Greece is a failing state & the EZ is trying to fix it. The odds are against that. For every Serbia you have an Iraq & a Syria. What is needed is a total disengagement by the EZ from Greece to allow it the space to do what ot sees fit.

@ Nocense,

Indeed double standards…. a lot of Greeks survive on tourism during the summer season… and social welfare during the off season.

Double standard or not… it is simply unsustainable.

You repeatedly say ” a country on it’s knees”. Yet you fail to see the progress which was made in 2014. Greece was producing a small surplus in it’s finances.

With political instability….. things fell apart in the 4th quarter. Since the election of a party things have gone well down hill.

The IMF are saying things are now unsustainable…because Growth has disappeared.

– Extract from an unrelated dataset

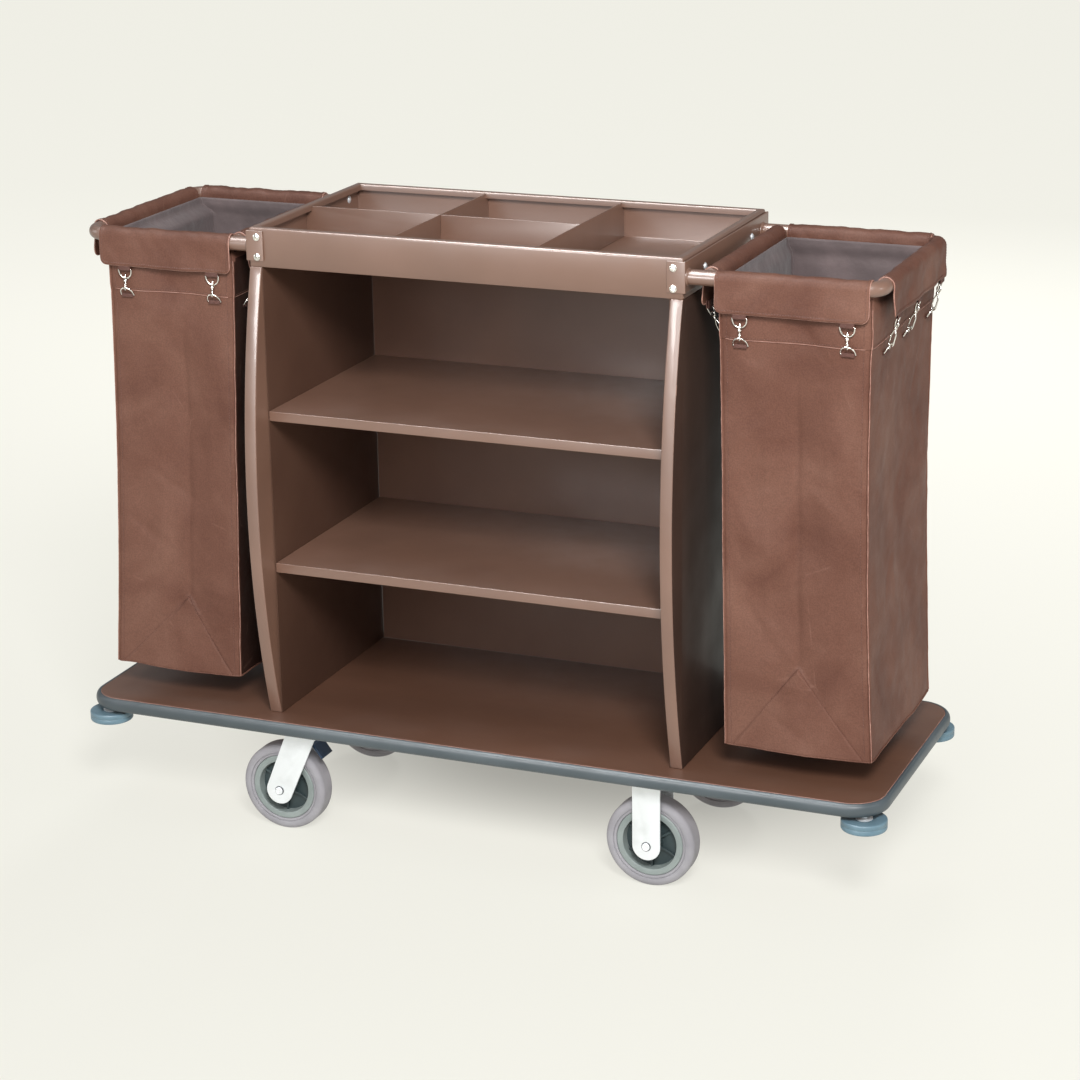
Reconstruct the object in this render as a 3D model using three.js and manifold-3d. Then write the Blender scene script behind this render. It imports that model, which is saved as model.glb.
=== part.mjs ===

We can argue perspectives this way and that… however if you wish to donate your personal pension fund to Greece for zero return… then you know what to do.

@ Tull
If only it were that simple.
The steps are as follows:
1: Greece never well managed
2: Goldmann cook the books to pretend it was
3: Bankers lend it loads of money without doing due diligence
That’s why we are where we are
4:

@SH

The 300m Greece owe Ireland ain’t gonna put a dent in my pension. The 64bn our government allowed to be siezed from this state sure as hell might though.